Posted on Categories Discover Magazine
Bacteria are – like nearly every other life form – social beings, responding to their neighbors and surroundings in intricate ways. Modifying metabolism based on nearby organisms allows single celled creatures to have outsized impact, by making extensive biofilms or swarming to degrade a new food source, for example.
And now, synthetic biologists are working to harness this community-based behavior to fight cancer. Tal Danino, the Director of the Synthetic Biological Systems Laboratory at Columbia University, has been tuning microbial oscillators for years, and the effort is paying off. He presented his lab’s latest work at the Being Material symposium last weekend, hosted by MIT’s Center for Art, Science, and Technology.
“With synthetic biology, we come up with different arrangements of genes to create new biotechnological behaviors,” Danino explained. In one engineered organism, his team created a positive feedback loop in which one gene – luxI – made a molecule – ahl – which in turn up-regulated luxI. But if ahl reached a critical density, it would stimulate synthesis of another gene product – aiiA – which consumed ahl and set the circuit back to square one. When aiiA production was linked to a fluorescent protein, growing colonies of bacteria pulsated with waves of fluorescence every 60 to 90 minutes, revealing a stunning display of density-dependent metabolism.
This proof of concept was a nice light show, but Danino understood the technique’s real potential – the ability to “use bacteria inside your body and reprogram them to sense a particular disease, compute something, and respond.”
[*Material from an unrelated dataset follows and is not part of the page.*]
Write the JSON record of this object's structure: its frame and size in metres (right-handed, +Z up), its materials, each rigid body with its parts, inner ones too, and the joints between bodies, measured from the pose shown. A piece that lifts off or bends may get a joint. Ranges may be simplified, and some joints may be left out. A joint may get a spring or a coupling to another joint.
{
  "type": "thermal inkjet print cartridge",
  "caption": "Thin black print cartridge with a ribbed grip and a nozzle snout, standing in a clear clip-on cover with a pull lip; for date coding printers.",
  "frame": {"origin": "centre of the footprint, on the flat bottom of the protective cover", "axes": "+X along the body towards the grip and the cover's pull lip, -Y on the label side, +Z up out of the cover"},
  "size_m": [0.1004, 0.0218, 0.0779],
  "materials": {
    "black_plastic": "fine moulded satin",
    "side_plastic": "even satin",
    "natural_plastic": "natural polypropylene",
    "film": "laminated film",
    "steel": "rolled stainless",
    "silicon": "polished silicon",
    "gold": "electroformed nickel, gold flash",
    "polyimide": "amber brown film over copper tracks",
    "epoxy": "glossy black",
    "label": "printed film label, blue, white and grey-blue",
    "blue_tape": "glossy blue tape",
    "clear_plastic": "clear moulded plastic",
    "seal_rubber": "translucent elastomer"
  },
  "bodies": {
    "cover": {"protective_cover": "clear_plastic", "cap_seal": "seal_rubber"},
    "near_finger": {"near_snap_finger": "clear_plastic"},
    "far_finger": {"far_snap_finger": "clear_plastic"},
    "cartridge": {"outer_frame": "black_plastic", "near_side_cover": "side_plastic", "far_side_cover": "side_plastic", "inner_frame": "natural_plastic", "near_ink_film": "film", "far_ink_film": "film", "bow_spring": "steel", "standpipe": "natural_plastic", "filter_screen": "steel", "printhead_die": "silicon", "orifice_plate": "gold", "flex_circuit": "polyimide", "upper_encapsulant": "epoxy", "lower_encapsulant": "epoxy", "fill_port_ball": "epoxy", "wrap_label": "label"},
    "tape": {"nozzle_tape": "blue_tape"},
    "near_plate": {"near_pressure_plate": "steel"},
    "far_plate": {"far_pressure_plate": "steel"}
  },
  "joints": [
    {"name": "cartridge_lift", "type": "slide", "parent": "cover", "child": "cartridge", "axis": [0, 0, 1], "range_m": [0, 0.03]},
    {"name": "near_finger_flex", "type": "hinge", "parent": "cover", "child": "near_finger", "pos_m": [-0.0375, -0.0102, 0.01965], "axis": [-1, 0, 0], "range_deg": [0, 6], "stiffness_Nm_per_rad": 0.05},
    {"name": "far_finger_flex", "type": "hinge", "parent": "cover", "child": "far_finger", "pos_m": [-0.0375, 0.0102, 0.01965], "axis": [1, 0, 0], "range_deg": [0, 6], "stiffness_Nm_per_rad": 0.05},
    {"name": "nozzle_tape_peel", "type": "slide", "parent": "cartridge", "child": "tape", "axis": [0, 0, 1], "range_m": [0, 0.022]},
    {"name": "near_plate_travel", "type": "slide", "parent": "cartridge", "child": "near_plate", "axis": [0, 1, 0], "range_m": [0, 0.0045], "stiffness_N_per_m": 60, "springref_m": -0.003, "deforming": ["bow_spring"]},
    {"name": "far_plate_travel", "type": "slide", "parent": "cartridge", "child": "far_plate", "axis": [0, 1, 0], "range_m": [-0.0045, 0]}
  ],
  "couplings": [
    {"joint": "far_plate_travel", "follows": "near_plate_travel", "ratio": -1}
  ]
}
Danino and Omar Din, a graduate student at the University of California, San Diego, led a study to deploy density-dependent metabolism against mouse tumors. In this variant, high densities of ahl generated haemolysin E – an anti-tumor toxin – and also stimluated a suicidal gene E that caused cell lysis. This perverse programming created a Salmonella strain that could home in on the anoxic core of tumors, grow to high density, and release a highly localized dose of anti-tumor drug. Hardy survivors seeded subsequent rounds of growth and drug delivery, and when tumors were defeated, the Salmonella lost its preferred habitat, minimizing off-target effects. All told, the treatment extended the lifetime of cancer-stricken mice by a factor of two.
The team’s initial experiments worked well, but there are some imposing obstacles to wider use. “One of the biggest things we fight against,” explained Danino, “is [the bacteria’s] ability to evolve.” This is a common challenge for synthetically designed microbes – if the engineered process doesn’t aid survival and propagation, the organism will do everything in its power to ditch the genes weighing it down. In the case of density-dependent mass suicide, there are obvious reasons evolving cells would want to go in a different strategic direction.
And while the engineered Salmonella is a good place to start, Danino is eager to “design ecosystems of bacteria rather than a single cell at a time.” The complexity of interacting genes, circuits, and signalling molecules will increase dramatically, but communities are generally more stable, bolstered by mutual dependencies and a broader complement of diverse metabolisms.
This research is still in its infancy, of course, but such fine-tuned microbial mixtures – condensed into a small pill – could one day find their way to a drug store near you.